Hernandez is running against Jimmy Dutra, a Watsonville city councilman fresh off a stint as mayor, and Ed Acosta, a Santa Cruz County Board of Education Trustee.
This is not the first time Dutra and Hernandez have squared off. The two ran against Caput in 2018; Dutra finished second, and Hernandez was third. It was Dutra’s second time running for supervisor, and he ran on a platform of change, as he is in this election.
Dutra says that only he will truly represent the people of Watsonville, and highlights a key difference between his endorsements and that of Hernandez: the majority of his donors and supporters are individuals from Watsonville. Hernandez outraised Dutra by about $7,000, according to the most recent campaign finance disclosure reports, but many of the former’s donors live outside of Watsonville, and $8,300 worth of his roughly $28,000 in donations came from political committees and unions.

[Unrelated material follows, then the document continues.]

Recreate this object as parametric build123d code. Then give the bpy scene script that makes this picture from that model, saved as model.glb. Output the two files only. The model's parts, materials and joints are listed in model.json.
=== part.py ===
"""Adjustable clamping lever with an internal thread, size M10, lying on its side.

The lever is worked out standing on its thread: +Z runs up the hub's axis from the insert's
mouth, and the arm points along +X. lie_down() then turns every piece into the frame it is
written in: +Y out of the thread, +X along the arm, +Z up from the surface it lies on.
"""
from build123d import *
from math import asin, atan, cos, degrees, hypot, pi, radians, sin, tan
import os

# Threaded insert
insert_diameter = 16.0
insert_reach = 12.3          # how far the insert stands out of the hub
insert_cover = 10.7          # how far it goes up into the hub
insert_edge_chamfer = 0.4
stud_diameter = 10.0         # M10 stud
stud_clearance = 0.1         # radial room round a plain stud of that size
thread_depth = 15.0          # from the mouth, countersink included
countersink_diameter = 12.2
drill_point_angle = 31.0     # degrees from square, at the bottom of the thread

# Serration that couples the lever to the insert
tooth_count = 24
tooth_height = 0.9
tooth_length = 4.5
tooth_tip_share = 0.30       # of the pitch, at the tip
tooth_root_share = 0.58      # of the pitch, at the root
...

“[Hernandez] is the establishment candidate,” Dutra says. “He will be a puppet. I will not be a puppet. I will be doing what is right for the community, and sometimes that might not be agreeing with groups that have this power right now.”
Dutra says that Hernandez’s recent decision to flip his stance on the impact of Measure U, an amendment to the Watsonville General Plan approved by voters in 2002 that put restrictions on the city’s growth, is a prime example of his opponent’s inability to think for himself.
Hernandez has largely stayed true to his roots while on the campaign trail this spring, advocating for affordable housing, economic growth, additional funding to address homelessness in South County and transportation equity—he’s the only candidate for the 4th District to endorse the No on Measure D campaign.
But in a surprising turn of events, he recently penned an opinion piece in the Pajaronian in which he backed the Measure U extension. And last week he doubled down on the endorsement of the measure at a press conference with Caput.
This comes after Hernandez in 2013 helped pen the rebuttal to the argument against a failed amendment to Measure U called Measure T. The rebuttal stated that allowing Measure U to stand as is was essentially “doing nothing” and “saying ‘no’ to change” in the face of crippling unemployment.
But Hernandez says he’s changed his mind on Measure U, and now believes that keeping the same growth restrictions from the past 20 years in place through 2040 is a good thing. Hernandez echoed many of Caput’s previous stances in the opinion piece, including the idea of smart growth, something the current supervisor championed as a way to appeal to Watsonville voters that sought to slow the city’s expanding population and low-income housing production when he first took office in 2010.
The change of heart on the issue has made his detractors wonder if he’s simply taking the stance to win over voters that have vehemently supported Caput. But Hernandez says that he truly believes Measure U has been a good thing for Watsonville—city of Watsonville officials have said otherwise—and that he would be a drastically different candidate than both Caput and Dutra.
“You can’t be an island and think that you’re going to get anything, and you can’t kick, yell and scream and think you’re going to get anything from this board,” he says. “You have to work with your colleagues, and sometimes you have to compromise.”